**The Data Science Method**


1.   [Problem Identification](https://medium.com/@aiden.dataminer/the-data-science-method-problem-identification-6ffcda1e5152)

2.   [Data Wrangling](https://medium.com/@aiden.dataminer/the-data-science-method-dsm-data-collection-organization-and-definitions-d19b6ff141c4)
  * Data Collection - Collected data from wikipedia and quandl wiki price dataset.

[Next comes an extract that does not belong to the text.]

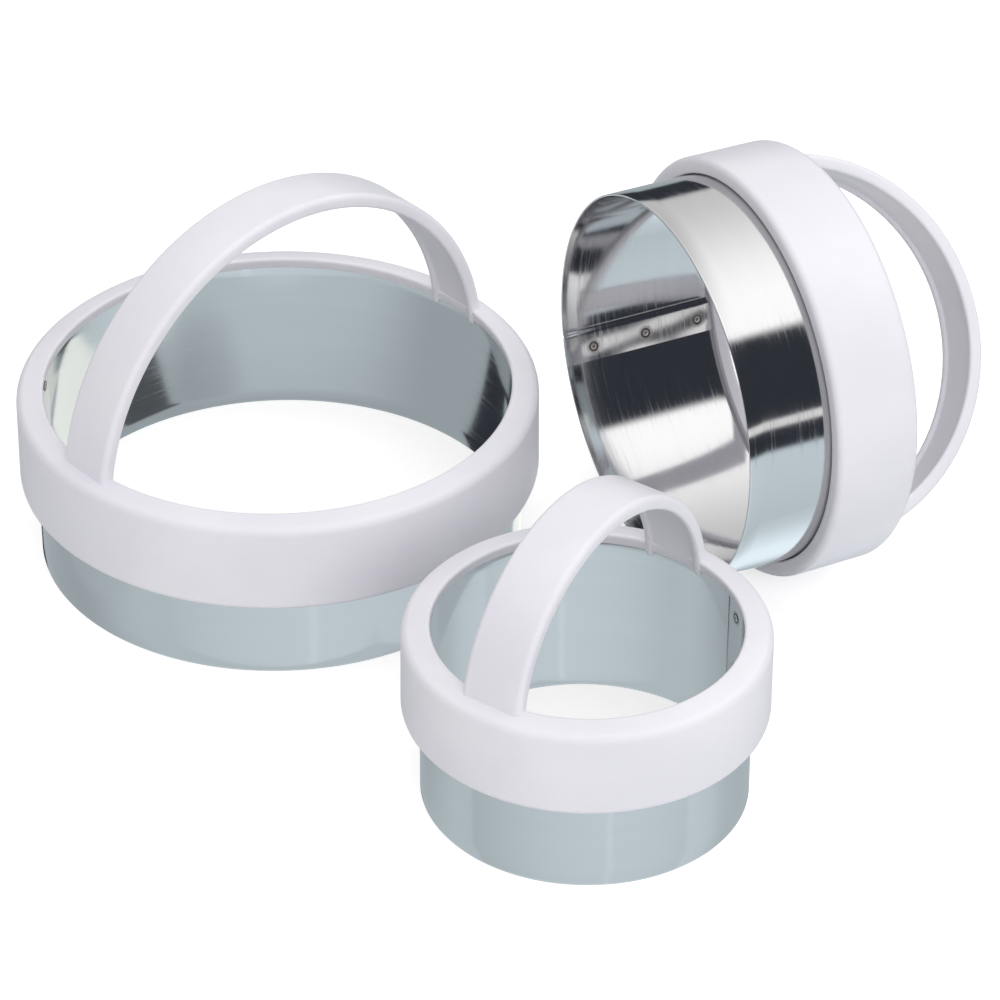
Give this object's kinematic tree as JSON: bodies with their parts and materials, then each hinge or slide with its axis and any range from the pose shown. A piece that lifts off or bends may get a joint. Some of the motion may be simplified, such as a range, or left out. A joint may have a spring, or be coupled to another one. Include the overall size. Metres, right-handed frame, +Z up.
{
  "type": "biscuit cutter set",
  "caption": "Graduated set of plain round biscuit cutters: rolled steel bands with spot-welded laps, in white moulded grips with arched handles.",
  "frame": {"origin": "middle of the set's bounding box, on the table", "axes": "+Z up; the large cutter is at the back left (-X, +Y), the small one at the front (-Y), and the medium one lies at the right (+X) with its cutting edge towards the large one"},
  "size_m": [0.1706, 0.1498, 0.0754],
  "materials": {
    "white_plastic": "satin white moulded plastic with a faint lilac tint",
    "steel": "bright rolled stainless strip, near-mirror along the roll, fine grain round the band",
    "weld": "heat-tinted resistance spot weld"
  },
  "bodies": {
    "large_cutter": {"large_grip": "white_plastic", "large_band": "steel", "large_welds": "weld"},
    "medium_cutter": {"medium_grip": "white_plastic", "medium_band": "steel", "medium_welds": "weld"},
    "small_cutter": {"small_grip": "white_plastic", "small_band": "steel", "small_welds": "weld"}
  },
  "joints": [
    {"name": "medium_lift", "type": "slide", "parent": "large_cutter", "child": "medium_cutter", "axis": [0, 0, 1], "range_m": [0, 0.12]},
    {"name": "small_lift", "type": "slide", "parent": "large_cutter", "child": "small_cutter", "axis": [0, 0, 1], "range_m": [0, 0.12]}
  ]
}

The wikipedia showed us the currect S&P 500 companies and used their ticker symbols to query quandl wiki prices.
  * Data Organization - Done using cookiecutter
  * Data Definition
  * Data Cleaning - The S&P 500 data from quandls wiki price is clean and ready for analysis use but has lost its support from Quandl community as of April 11, 2018. So we will use this dataset to setup the protfolio optimizer with proof of concept then use a different data source later for cost efficiencies.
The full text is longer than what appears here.